The campaign for resettling Homesh has become especially symbolic for Israel’s right. A makeshift yeshiva has been set up there, with the army continuously trying to prevent young settlers from getting to the remote site. Still, the IDF shied away from violent confrontations with the settlers, looking the other way on several occasions. This became evident especially after the murder of Yehuda Dimentman by a Palestinian assailant in December 2021 just outside Homesh. As such, repealing the legislation on the four settlements became part of the coalition agreements for the establishment of the current Netanyahu government.

What now?

The legislation’s will enable settlers to go back to the demolished outposts, but not yet to rebuild them. The voted draft was amended not to include rebuilding, to soften public objection. Settlers who lived there prior to the 2005 disengagement will not recuperate any ownership rights on the evacuated lands. Still, the rollback enables Israelis to buy land from Palestinians in the region.
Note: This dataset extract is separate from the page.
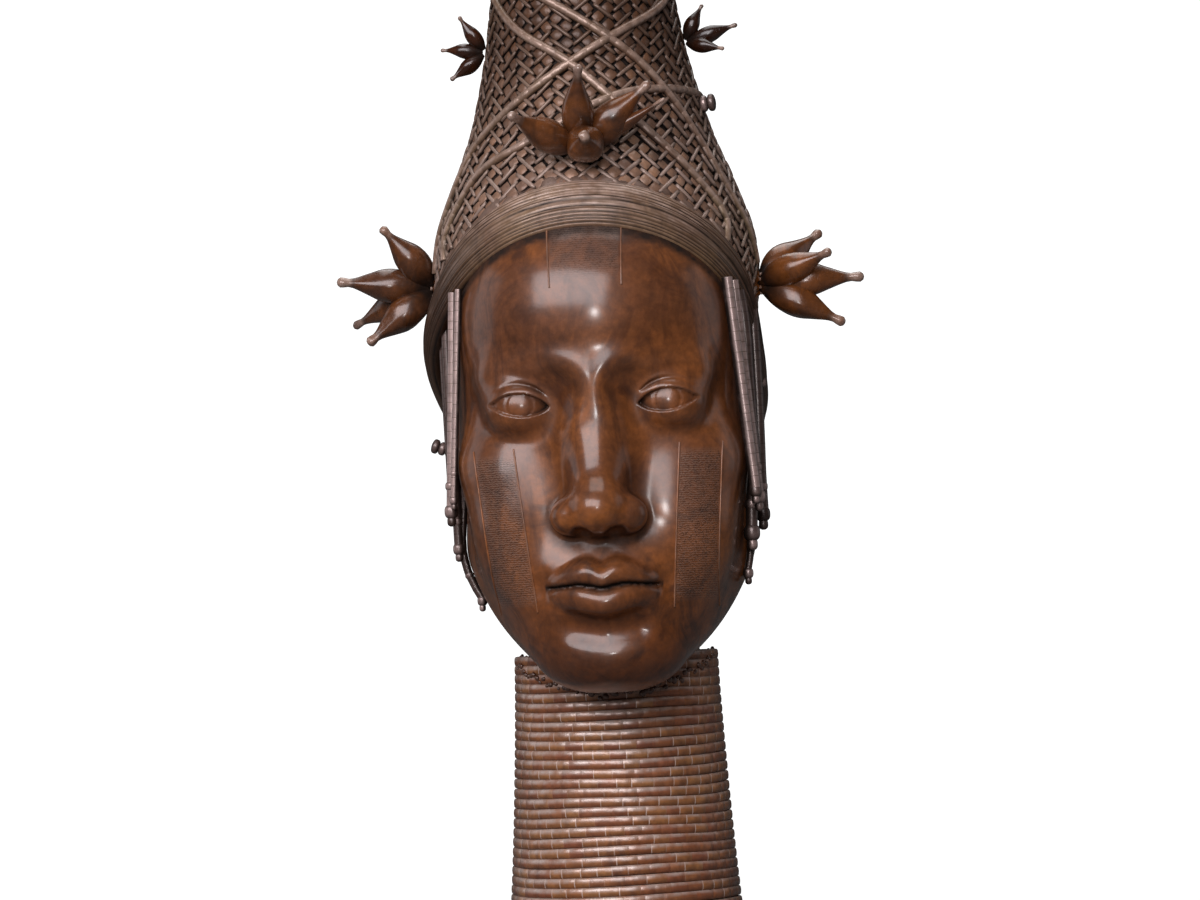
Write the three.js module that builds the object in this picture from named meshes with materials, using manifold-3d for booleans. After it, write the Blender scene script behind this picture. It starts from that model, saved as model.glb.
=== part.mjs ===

For the Homesh makeshift yeshiva, the High Court had ruled that it was constructed on private Palestinian land, hence illegal regardless of the Disengagement Law. For the settlers to rebuild it, they would need another legislation legalizing the wildcat outpost. Be that as it may, the IDF estimates that an increasing number of settlers will arrive in Homesh, establishing facts on the ground, without waiting for the government to legalize the outpost. This would entail the presence of large security forces in the region and possible frictions with the local Palestinian population.

Another legal issue is the implementation of the Knesset decision. For an Israeli law to apply in West Bank territories, the military ruler — commander of the central command — must sign an order to that effect. Israeli media reports that this would happen only after the IDF conducts an assessment of the security implications of such a move, and certainly not before the end of the upcoming Ramadan month.

Reacting to the Knesset’s decision, anti-occupation group Peace Now issued a statement on Twitter. "The return of settlers to the northern West Bank will be a huge security burden and a focus of settler violence. This decision will also pave the way for establishing many more outposts in an area that is now almost entirely Palestinian. It is clear that in addition to the judicial coup, a Messianic revolution is taking place," the group said, warning that the decision will deepen the Israeli occupation.